Recognition uses Tesseract.js, an open-source OCR engine compiled to WebAssembly. The engine bundle is about 10MB and is only loaded the first time you click Recognize — it never downloads if you don't use the tool. After the first run, the browser caches the engine, so subsequent files start much faster. We deliberately don't load it up-front because most visitors don't end up running OCR.
What languages are supported?
English only by default in v1. Tesseract supports 100+ language packs, but each one is a separate download — adding a language picker means letting users pull down 5–30MB more per language they choose. We're starting with English-only to keep things simple. If you need another language, the underlying engine supports them — drop us a note and we'll add a picker.
How accurate is OCR in the browser?
It depends almost entirely on the scan quality. A clean 300 DPI scan of typed text? Usually 95–99% accurate. A low-resolution photo of a printed page taken at an angle? Maybe 70–85%. Faded carbon copies, small fonts, multi-column layouts, and skewed pages all reduce accuracy. The engine is the same Tesseract LSTM model used by many commercial tools — quality is fundamentally limited by the input image, not by browser execution.
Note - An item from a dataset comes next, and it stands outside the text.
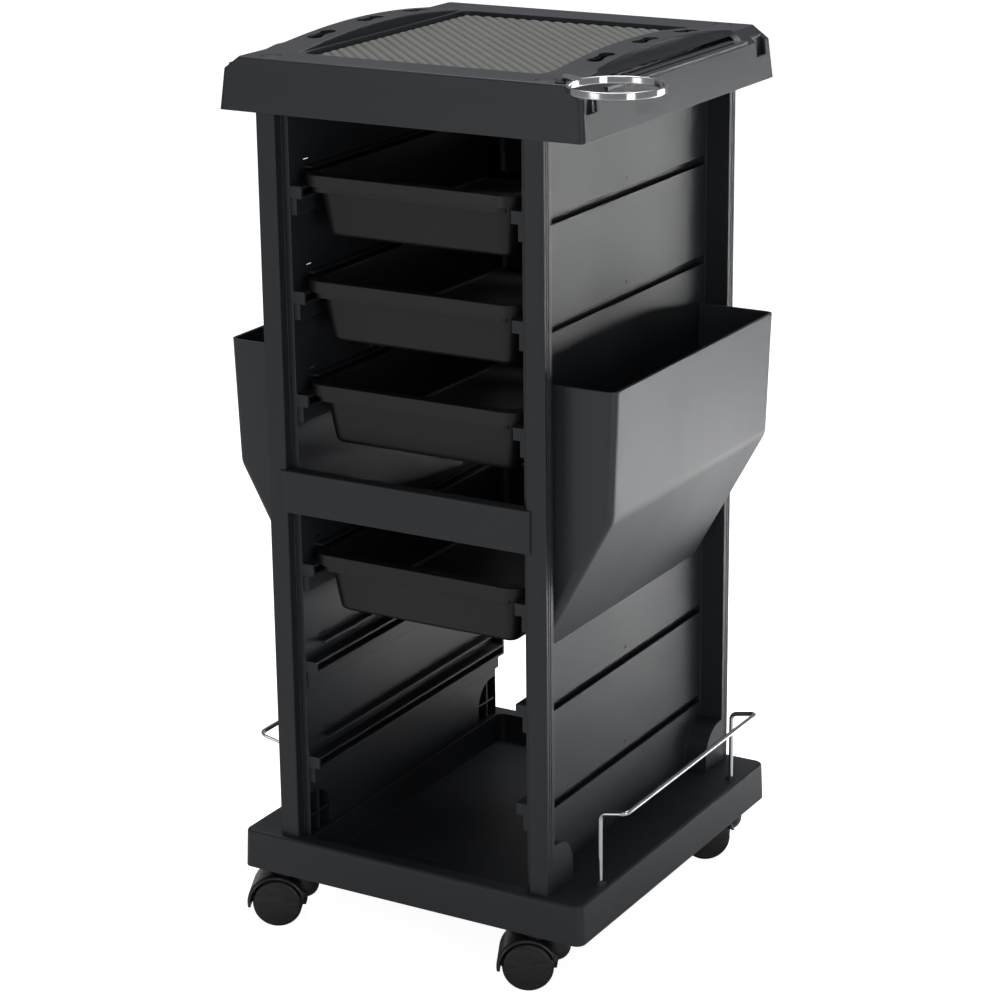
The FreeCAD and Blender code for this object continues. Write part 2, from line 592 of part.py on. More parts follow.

Does it work on handwriting?
No. Tesseract is trained on printed and typeset text. Handwriting recognition needs a different class of model (typically a transformer trained on handwritten samples) which doesn't exist in a browser-runnable form yet. If you have mixed printed + handwritten content, the printed parts will recognize fine and the handwritten parts will produce garbage that you should ignore.
What's the difference between the .txt output and the searchable PDF?
The .txt file is just the recognized text — useful if you want to copy it into a document, search it, or feed it to another tool. The searchable PDF keeps the original page images visually identical to the source, but adds an invisible text layer on top so the document is selectable, searchable in any PDF viewer, and indexable by search engines. Choose .txt for content extraction, choose searchable PDF for archival or for making a scanned document Ctrl-F-friendly.